Weather, or anything else that’s not in our short-term control, can become an excuse and a distraction. If you can’t do anything about it, it might not be worth your focus and energy.

We can begin by embracing the fact that we get a whole day to make an impact. We can open doors, find new resources and create value. In spite of or because of the prevailing conditions…

What are you drawn to?

All moths are the same.

For the right species, if you light a candle, the moths will show up. They’re drawn to it for little-understood reasons related to how they’re wired.

Just as moths seem to be the same, humans manage to be different.

How do you spend your unscheduled time? What distracts you or moves up your priority list?

Perhaps you’re drawn to danger.

To conflict.

To hedonistic pleasure.

Perhaps you’re drawn to take actions that avoid criticism.

To shiny objects or new opportunities.

To crossing things off the endless to-do list.

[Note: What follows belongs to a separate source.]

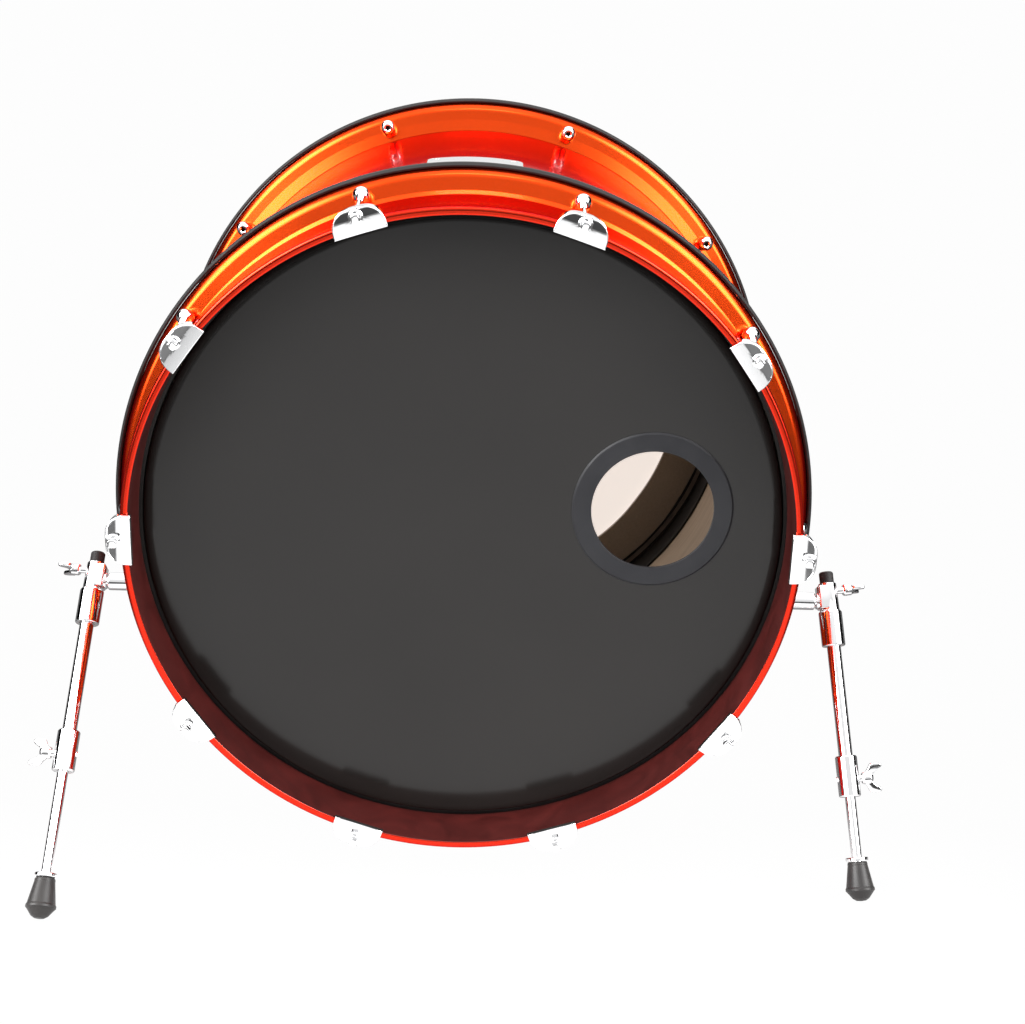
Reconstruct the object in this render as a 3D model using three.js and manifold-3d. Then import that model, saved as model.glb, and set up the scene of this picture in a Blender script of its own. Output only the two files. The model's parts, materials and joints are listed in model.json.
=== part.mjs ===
// Bass drum on two telescopic spurs, with a microphone port in its front head.
// Millimetres. +Z is up, the front head faces -Y and the batter head faces +Y.
import * as THREE from "three";
import { mergeVertices } from "three/addons/utils/BufferGeometryUtils.js";
import Module from "manifold-3d";

const wasm = await Module();
wasm.setup();

// Overall: radii are from the drum's axis, depths from the front hoop's face.
const DEPTH = 560;
const FLOOR = 320;
const TURNS = 40;
const STATIONS = 10;
const GAP = 0.3;

// Where the drum's own origin sits in the part's frame.
const SIDE_SHIFT = 0;
const DEPTH_SHIFT = -243;

// The batter end is this much larger in radius than the front end.
const BATTER_GROWTH = 12;

const HEAD_RECESS = 45;
const FILM = 0.6;
const SHELL_INSIDE = 283;
const SHELL_OUTSIDE = 289;

const PORT_X = 162.7;
const PORT_Z = 24.4;
const PORT_HOLE = 54;
const PORT_RING = 70;

// Claws, tension rods and ball lugs.
const CLAW_PLATE = 2.6;
const CLAW_LIP = 7;
const ROD_OFFSET = 292.3;
const ROD_RADIUS = 2.9;
const FRONT_LUG_RADIUS = 296.4;
const FRONT_LUG_DEPTH = 73.5;
const BATTER_LUG_DEPTH = 467.2;
const BALL = 6.4;

// Spurs.
const PIVOT = [341, 124, -89];
const TUBE_RADIUS = 6.35;
const ROD_LENGTH = 165;
const SPURS = {
  left: { side: -1, foot: [-352.5, -84, -316.7], washer: 270 },
  right: { side: 1, foot: [366, -24, -320.8], washer: 234 },
};

const FINISH = {
  lacquer: { color: 0xe0451f, roughness: 0.12, metalness: 0.35 },
  film: { color: 0x1d1b1b, roughness: 0.25, metalness: 0 },
  white: { color: 0xefe6da, roughness: 0.5, metalness: 0 },
  black: { color: 0x151313, roughness: 0.45, metalness: 0 },
  felt: { color: 0x4a4038, roughness: 0.95, metalness: 0 },
  chrome: { color: 0xdfe2e6, roughness: 0.08, metalness: 1 },
  rubber: { color: 0x191919, roughness: 0.8, metalness: 0 },
};

// ---- solids ----

function solid(geometry) {
  const bare = geometry.clone();
  bare.deleteAttribute("normal");
  bare.deleteAttribute("uv");
  const merged = mergeVertices(bare, 1e-4);
  const index = merged.index.array;
  const kept = [];
  for (let i = 0; i < index.length; i += 3) {
    const [a, b, c] = [index[i], index[i + 1], index[i + 2]];
    if (a !== b && b !== c && c !== a) kept.push(a, b, c);
  }
  const build = (tris) =>
    new wasm.Manifold(
      new wasm.Mesh({
        numProp: 3,
        vertProperties: merged.attributes.position.array,
        triVerts: new Uint32Array(tris),
      }),
    );
  const made = build(kept);
  return made.volume() < 0 ? build(kept.reverse()) : made;
}

function geometryOf(body) {
  const mesh = body.getMesh();
  const geometry = new THREE.BufferGeometry();
  const points = new Float32Array(mesh.vertProperties);
  geometry.setAttribute("position", new THREE.BufferAttribute(points, 3));
  geometry.setIndex(Array.from(mesh.triVerts));
  const flat = geometry.toNonIndexed();
  flat.computeVertexNormals();
  return flat;
}

// A body turned about the drum's axis: profile points are [radius, depth].
function turned(profile, turns = TURNS) {
  const points = profile.map(([radius, depth]) => new THREE.Vector2(radius, depth));
  if (profile[0][0] > 0) points.push(points[0].clone());
  return solid(new THREE.LatheGeometry(points, turns));
}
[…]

It could be that you can’t resist fixing a typo in someone else’s work, or that you’d rather win at a team sport than just about anything.

Maybe you want to do things that feel safe. Some people want to do things that actually are safe.

For many, it’s either the avoidance of trouble or the desire for praise, but rarely both at the same time.

It could be that the highest priority is to fix what appears to be broken. Or it might be to avoid what appears broken and to run to the new, unsullied opportunity instead.

You might need to turn off all the lights and make all the beds before you leave the house. And you might be willing to trade everything just to be sure that the world at large doesn’t think for a moment that you’ve faltered in your work.

The extraordinary variety of our urgencies makes it obvious that we’re not moths. The opportunity lies in understanding if what we’re drawn to is actually helping us achieve the outcomes we seek.